- [GIVEN DATA]
%%

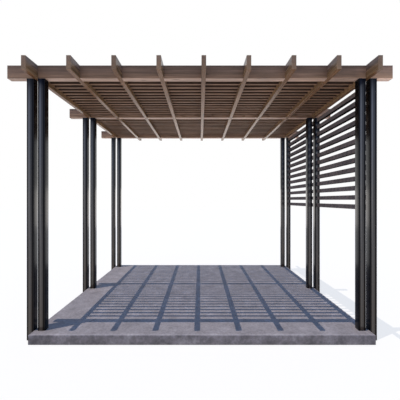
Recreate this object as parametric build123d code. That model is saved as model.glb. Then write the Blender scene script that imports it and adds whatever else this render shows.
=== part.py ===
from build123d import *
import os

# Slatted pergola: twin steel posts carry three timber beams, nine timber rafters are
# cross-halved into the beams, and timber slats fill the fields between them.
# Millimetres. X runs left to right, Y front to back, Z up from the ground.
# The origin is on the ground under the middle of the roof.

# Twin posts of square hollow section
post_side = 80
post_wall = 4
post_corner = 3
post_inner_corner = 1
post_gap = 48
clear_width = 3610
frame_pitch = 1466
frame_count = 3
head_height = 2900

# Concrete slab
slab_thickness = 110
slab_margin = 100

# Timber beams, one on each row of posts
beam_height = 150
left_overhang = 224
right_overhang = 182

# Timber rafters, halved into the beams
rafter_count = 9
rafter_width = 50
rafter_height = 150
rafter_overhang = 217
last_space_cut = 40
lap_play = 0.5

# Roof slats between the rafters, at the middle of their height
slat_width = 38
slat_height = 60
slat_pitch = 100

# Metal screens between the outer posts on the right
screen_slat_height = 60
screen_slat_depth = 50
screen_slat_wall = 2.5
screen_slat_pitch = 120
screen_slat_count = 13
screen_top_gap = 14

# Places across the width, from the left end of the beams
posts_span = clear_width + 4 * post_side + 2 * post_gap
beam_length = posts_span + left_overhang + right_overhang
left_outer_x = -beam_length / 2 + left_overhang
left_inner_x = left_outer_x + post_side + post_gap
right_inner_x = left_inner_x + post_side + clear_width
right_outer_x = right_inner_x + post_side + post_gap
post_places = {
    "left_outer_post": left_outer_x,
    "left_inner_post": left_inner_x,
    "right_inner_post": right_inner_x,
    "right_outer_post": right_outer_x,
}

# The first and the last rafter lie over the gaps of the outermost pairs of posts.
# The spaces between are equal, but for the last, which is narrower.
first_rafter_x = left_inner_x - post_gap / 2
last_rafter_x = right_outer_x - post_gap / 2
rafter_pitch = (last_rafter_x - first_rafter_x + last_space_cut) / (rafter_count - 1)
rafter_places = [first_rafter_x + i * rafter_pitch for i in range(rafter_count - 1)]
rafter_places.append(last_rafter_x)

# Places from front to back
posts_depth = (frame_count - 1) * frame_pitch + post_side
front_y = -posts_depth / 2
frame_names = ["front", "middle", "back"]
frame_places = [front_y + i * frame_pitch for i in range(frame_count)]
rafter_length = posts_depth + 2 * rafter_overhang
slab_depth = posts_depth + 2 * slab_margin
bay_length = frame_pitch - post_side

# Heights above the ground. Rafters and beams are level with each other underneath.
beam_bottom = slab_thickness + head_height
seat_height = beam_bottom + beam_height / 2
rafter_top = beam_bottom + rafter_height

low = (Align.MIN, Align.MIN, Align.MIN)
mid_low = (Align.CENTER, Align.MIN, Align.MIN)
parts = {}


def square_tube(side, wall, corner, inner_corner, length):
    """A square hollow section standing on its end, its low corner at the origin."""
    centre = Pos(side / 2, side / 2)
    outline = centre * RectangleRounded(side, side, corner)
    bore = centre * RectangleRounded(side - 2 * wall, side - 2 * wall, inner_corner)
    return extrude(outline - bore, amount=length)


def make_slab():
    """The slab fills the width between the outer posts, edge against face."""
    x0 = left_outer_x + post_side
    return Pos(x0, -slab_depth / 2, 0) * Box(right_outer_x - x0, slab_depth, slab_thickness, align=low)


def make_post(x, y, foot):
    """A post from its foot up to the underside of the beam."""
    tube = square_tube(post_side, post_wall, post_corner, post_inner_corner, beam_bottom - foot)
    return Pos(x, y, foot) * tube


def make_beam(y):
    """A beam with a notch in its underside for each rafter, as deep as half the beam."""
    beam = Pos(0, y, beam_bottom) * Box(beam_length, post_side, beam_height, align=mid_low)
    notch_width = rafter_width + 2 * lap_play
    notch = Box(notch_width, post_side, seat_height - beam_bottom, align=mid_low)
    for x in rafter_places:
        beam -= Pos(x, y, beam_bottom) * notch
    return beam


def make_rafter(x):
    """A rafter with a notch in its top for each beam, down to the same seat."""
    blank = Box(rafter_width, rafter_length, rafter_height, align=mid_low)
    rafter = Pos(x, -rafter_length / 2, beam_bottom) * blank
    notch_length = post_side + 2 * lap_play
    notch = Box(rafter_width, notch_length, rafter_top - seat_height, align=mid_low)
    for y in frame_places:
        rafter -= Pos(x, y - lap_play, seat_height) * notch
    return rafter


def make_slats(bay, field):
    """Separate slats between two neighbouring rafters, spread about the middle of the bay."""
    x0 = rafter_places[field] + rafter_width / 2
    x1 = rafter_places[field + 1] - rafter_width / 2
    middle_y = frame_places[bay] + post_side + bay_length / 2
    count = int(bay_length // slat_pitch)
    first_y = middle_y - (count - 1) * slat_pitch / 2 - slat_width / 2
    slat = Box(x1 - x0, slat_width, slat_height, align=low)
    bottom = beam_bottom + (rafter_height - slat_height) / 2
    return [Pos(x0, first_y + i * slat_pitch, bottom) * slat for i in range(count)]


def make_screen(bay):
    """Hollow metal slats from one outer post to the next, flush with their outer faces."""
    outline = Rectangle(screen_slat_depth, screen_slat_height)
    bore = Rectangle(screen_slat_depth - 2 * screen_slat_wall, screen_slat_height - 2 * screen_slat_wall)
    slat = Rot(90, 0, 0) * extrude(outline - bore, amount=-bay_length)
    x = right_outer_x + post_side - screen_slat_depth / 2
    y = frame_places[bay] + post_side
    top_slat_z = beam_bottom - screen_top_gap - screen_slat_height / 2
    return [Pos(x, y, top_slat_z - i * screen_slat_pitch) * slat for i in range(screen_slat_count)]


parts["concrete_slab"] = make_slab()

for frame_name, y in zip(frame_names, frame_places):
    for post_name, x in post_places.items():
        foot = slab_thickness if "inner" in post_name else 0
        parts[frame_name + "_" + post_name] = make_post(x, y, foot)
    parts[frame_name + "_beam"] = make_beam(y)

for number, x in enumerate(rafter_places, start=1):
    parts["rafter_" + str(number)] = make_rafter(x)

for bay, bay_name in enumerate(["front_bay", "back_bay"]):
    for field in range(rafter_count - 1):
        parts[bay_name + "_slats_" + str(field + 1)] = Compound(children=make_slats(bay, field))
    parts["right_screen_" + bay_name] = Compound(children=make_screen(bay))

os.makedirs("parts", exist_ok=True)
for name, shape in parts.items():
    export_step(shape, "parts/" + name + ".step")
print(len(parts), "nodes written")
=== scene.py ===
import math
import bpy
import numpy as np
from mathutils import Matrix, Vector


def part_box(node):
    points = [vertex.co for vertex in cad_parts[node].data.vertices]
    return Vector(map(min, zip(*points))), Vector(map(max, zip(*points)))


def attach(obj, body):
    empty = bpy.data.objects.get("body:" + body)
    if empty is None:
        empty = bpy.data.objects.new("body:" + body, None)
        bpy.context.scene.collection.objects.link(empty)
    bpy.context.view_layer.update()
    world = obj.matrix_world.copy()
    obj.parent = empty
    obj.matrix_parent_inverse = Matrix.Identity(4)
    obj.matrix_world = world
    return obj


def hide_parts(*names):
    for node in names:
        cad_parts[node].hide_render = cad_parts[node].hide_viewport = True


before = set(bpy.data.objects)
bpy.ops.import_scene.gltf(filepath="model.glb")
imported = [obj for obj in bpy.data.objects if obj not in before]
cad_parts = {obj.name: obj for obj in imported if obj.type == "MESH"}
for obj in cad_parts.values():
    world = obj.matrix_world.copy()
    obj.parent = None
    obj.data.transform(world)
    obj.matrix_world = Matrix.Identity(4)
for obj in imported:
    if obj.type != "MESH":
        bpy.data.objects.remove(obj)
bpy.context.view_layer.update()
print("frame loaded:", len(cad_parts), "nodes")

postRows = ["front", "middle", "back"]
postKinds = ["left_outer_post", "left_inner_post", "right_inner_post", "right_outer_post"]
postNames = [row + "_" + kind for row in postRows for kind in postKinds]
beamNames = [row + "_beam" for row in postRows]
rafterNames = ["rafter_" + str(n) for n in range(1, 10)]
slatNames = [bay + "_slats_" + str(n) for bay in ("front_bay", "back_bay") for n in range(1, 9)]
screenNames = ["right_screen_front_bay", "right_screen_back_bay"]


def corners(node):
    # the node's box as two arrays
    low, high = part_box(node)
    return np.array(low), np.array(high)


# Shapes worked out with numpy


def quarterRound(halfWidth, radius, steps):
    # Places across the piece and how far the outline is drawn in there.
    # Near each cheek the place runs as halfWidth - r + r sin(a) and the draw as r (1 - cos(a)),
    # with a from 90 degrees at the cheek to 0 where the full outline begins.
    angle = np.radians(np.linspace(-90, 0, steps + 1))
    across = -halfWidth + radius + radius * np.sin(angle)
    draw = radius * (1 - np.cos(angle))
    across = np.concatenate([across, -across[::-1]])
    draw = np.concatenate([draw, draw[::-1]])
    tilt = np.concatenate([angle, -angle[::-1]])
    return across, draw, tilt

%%

- [WHAT YOU SHOULD DO] Each line from the one bearing "for bay, bay_name" through the one bearing "imported = [obj" is to be duplicated without change; all remaining lines are to be left out.

- [COMPLETE OUTPUT]
for bay, bay_name in enumerate(["front_bay", "back_bay"]):
    for field in range(rafter_count - 1):
        parts[bay_name + "_slats_" + str(field + 1)] = Compound(children=make_slats(bay, field))
    parts["right_screen_" + bay_name] = Compound(children=make_screen(bay))

os.makedirs("parts", exist_ok=True)
for name, shape in parts.items():
    export_step(shape, "parts/" + name + ".step")
print(len(parts), "nodes written")
=== scene.py ===
import math
import bpy
import numpy as np
from mathutils import Matrix, Vector


def part_box(node):
    points = [vertex.co for vertex in cad_parts[node].data.vertices]
    return Vector(map(min, zip(*points))), Vector(map(max, zip(*points)))


def attach(obj, body):
    empty = bpy.data.objects.get("body:" + body)
    if empty is None:
        empty = bpy.data.objects.new("body:" + body, None)
        bpy.context.scene.collection.objects.link(empty)
    bpy.context.view_layer.update()
    world = obj.matrix_world.copy()
    obj.parent = empty
    obj.matrix_parent_inverse = Matrix.Identity(4)
    obj.matrix_world = world
    return obj


def hide_parts(*names):
    for node in names:
        cad_parts[node].hide_render = cad_parts[node].hide_viewport = True


before = set(bpy.data.objects)
bpy.ops.import_scene.gltf(filepath="model.glb")
imported = [obj for obj in bpy.data.objects if obj not in before]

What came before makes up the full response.